Specify time range and location for extracted time series

In [2]:
start = '2017-01-01'
stop = '2017-03-01'
lon0 = -71.6+360
lat0 = 41.55

Extract time series using xarray from HSDS dataset

In [3]:
# use URL for 12 month dataset
url_hsds = 'http://149.165.156.174:5101/home/rsignell/tmp2m_2017.nc'
ds_hsds = xr.open_dataset(url_hsds, engine='h5netcdf', decode_cf=False)
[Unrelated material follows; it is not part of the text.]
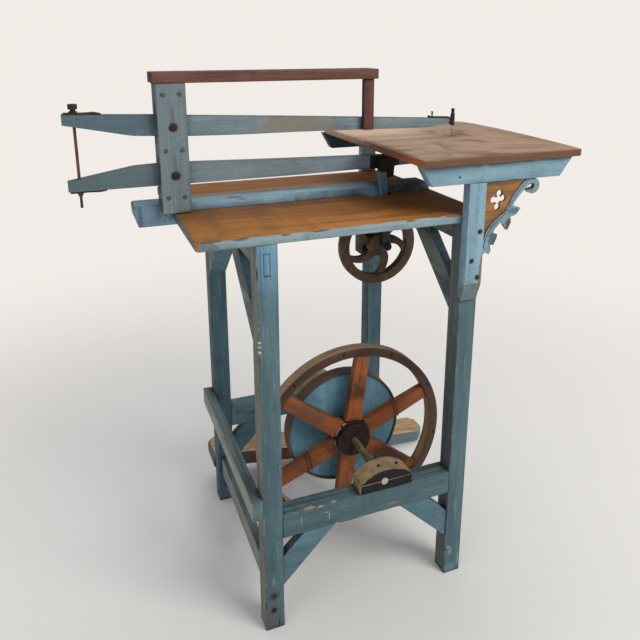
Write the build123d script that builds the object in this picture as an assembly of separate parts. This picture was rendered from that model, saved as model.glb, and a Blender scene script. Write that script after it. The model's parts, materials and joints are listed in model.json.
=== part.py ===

# next two lines are to add back in missing units
ds_hsds['time'].attrs['units']='seconds since 1970-01-01 00:00'
ds_hsds = xr.decode_cf(ds_hsds)

loc_hsds = ds_hsds.sel(longitude=lon0, latitude=lat0, method='nearest')
d_hsds = loc_hsds.sel(time=slice(start,stop))
%time d_hsds['TMP_2maboveground'].plot();
/notebooks/rsignell/my-conda-envs/h5pyd/lib/python3.6/site-packages/xarray/plot/utils.py:51: FutureWarning: 'pandas.tseries.converter.register' has been moved and renamed to 'pandas.plotting.register_matplotlib_converters'. 
  converter.register()
CPU times: user 108 ms, sys: 8 ms, total: 116 ms
Wall time: 2.32 s
Out[3]:
[<matplotlib.lines.Line2D at 0x7f4cf1061780>]
In [4]:
import h5pyd
f = h5pyd.File(url_hsds,'r')
ds = f['TMP_2maboveground']
ds.chunks
Out[4]:
[1, 440, 880]

Extract time series using xarray from concatenated netcdf file via OPeNDAP

In [5]:
url_dap = 'http://js-170-55.jetstream-cloud.org/thredds/dodsC/data/CFSR/2017/tmp2m_2months.nc'
ds_dap = xr.open_dataset(url_dap)
loc_dap = ds_dap.sel(longitude=lon0, latitude=lat0, method='nearest')
d_dap = loc_dap.sel(time=slice(start,stop))

%time d_dap['TMP_2maboveground'].plot();
CPU times: user 56 ms, sys: 0 ns, total: 56 ms
Wall time: 13.5 s
Out[5]:
[<matplotlib.lines.Line2D at 0x7f4ceb060780>]

Extract time series using xarray from grib aggregation via OPeNDAP

In [7]:
url_dap_grb2 = 'http://js-170-55.jetstream-cloud.org/thredds/dodsC/grib/CFSr_v2/tmp2m/Best'
ds_dap_grb2 = xr.open_dataset(url_dap_grb2)
loc_dap_grb2 = ds_dap_grb2.sel(lon=lon0, lat=lat0, method='nearest')
d_dap_grb2 = loc_dap_grb2.sel(time=slice(start,stop))
%time d_dap_grb2['Temperature_height_above_ground'].plot();
CPU times: user 88 ms, sys: 20 ms, total: 108 ms
Wall time: 8min 46s
Out[7]:
[<matplotlib.lines.Line2D at 0x7f4ceaf44b38>]

Extract time series using from grib aggregation using NCSS (NetCDF Subset Service)

In [8]:
url = ('https://js-170-55.jetstream-cloud.org/thredds'
       '/ncss/grib/CFSr_v2/tmp2m/Best?var=Temperature_height_above_ground&'
       'latitude={}&longitude={}&time_start={}T01%3A00%3A00Z&time_end={}T00%3A00%3A00Z&'
       'vertCoord=&accept=csv'.format(lat0,lon0,start,stop))
%time df = pd.read_csv(url, parse_dates=True, index_col='time')
df['Temperature_height_above_ground[unit="K"]'].plot()
CPU times: user 56 ms, sys: 16 ms, total: 72 ms
Wall time: 8min 24s